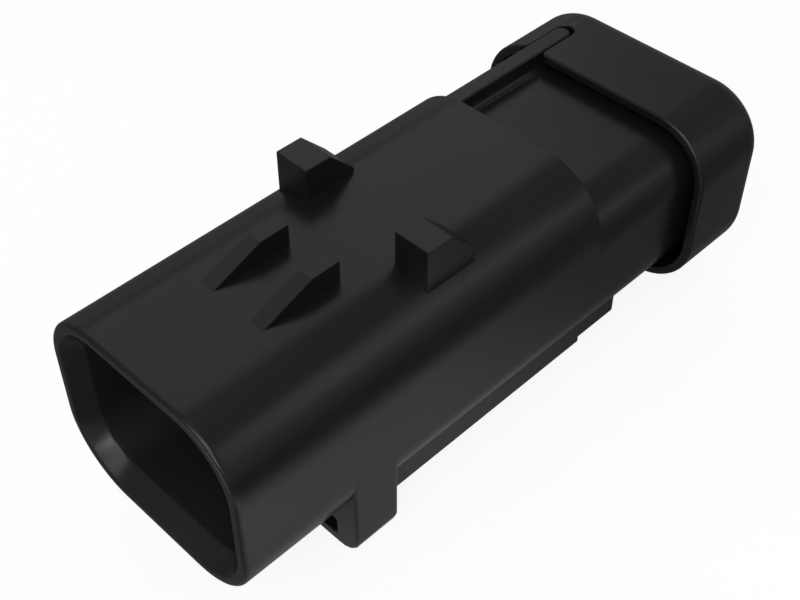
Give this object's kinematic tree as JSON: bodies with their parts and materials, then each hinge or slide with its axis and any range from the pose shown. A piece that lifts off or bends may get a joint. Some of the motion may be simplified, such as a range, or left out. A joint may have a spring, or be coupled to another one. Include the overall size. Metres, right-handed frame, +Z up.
{
  "type": "sealed connector plug",
  "caption": "Rounded rectangular sealed connector plug: a deep hood round contact pins, latch ramps on top, a clip bridge below, and a slotted push-on cap over the wire end.",
  "frame": {"origin": "under the middle of the plug's whole width and length, level with the foot of the clip bridge", "axes": "+Y from the mouth towards the wire end, +Z up towards the latch side, X across"},
  "size_m": [0.0258, 0.0622, 0.0258],
  "materials": {
    "housing": "satin moulded thermoplastic",
    "rear_cap": "satin moulded thermoplastic",
    "pin_lock": "satin moulded thermoplastic",
    "wire_seal": "matt silicone rubber",
    "contact": "nickel plated, semi-bright"
  },
  "bodies": {
    "body": {"housing": "housing", "wire_seal": "wire_seal", "pin_contact_1": "contact", "pin_contact_2": "contact", "pin_contact_3": "contact", "pin_contact_4": "contact"},
    "cap_body": {"rear_cap": "rear_cap"},
    "lock_body": {"pin_lock": "pin_lock"}
  },
  "joints": [
    {"name": "rear_cap_slide", "type": "slide", "parent": "body", "child": "cap_body", "axis": [0, 1, 0], "range_m": [0, 0.012]},
    {"name": "pin_lock_slide", "type": "slide", "parent": "body", "child": "lock_body", "axis": [0, -1, 0], "range_m": [0, 0.0355]}
  ]
}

* * *

▶ **WHAT YOU NEED TO DO**
Write the listing out again, exactly as it reads.

▶ **TASK RESULT**
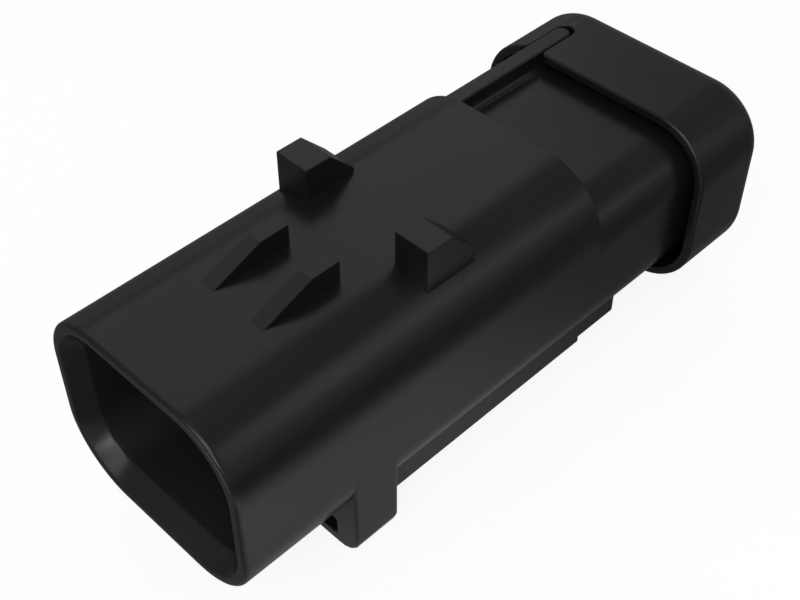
Give this object's kinematic tree as JSON: bodies with their parts and materials, then each hinge or slide with its axis and any range from the pose shown. A piece that lifts off or bends may get a joint. Some of the motion may be simplified, such as a range, or left out. A joint may have a spring, or be coupled to another one. Include the overall size. Metres, right-handed frame, +Z up.
{
  "type": "sealed connector plug",
  "caption": "Rounded rectangular sealed connector plug: a deep hood round contact pins, latch ramps on top, a clip bridge below, and a slotted push-on cap over the wire end.",
  "frame": {"origin": "under the middle of the plug's whole width and length, level with the foot of the clip bridge", "axes": "+Y from the mouth towards the wire end, +Z up towards the latch side, X across"},
  "size_m": [0.0258, 0.0622, 0.0258],
  "materials": {
    "housing": "satin moulded thermoplastic",
    "rear_cap": "satin moulded thermoplastic",
    "pin_lock": "satin moulded thermoplastic",
    "wire_seal": "matt silicone rubber",
    "contact": "nickel plated, semi-bright"
  },
  "bodies": {
    "body": {"housing": "housing", "wire_seal": "wire_seal", "pin_contact_1": "contact", "pin_contact_2": "contact", "pin_contact_3": "contact", "pin_contact_4": "contact"},
    "cap_body": {"rear_cap": "rear_cap"},
    "lock_body": {"pin_lock": "pin_lock"}
  },
  "joints": [
    {"name": "rear_cap_slide", "type": "slide", "parent": "body", "child": "cap_body", "axis": [0, 1, 0], "range_m": [0, 0.012]},
    {"name": "pin_lock_slide", "type": "slide", "parent": "body", "child": "lock_body", "axis": [0, -1, 0], "range_m": [0, 0.0355]}
  ]
}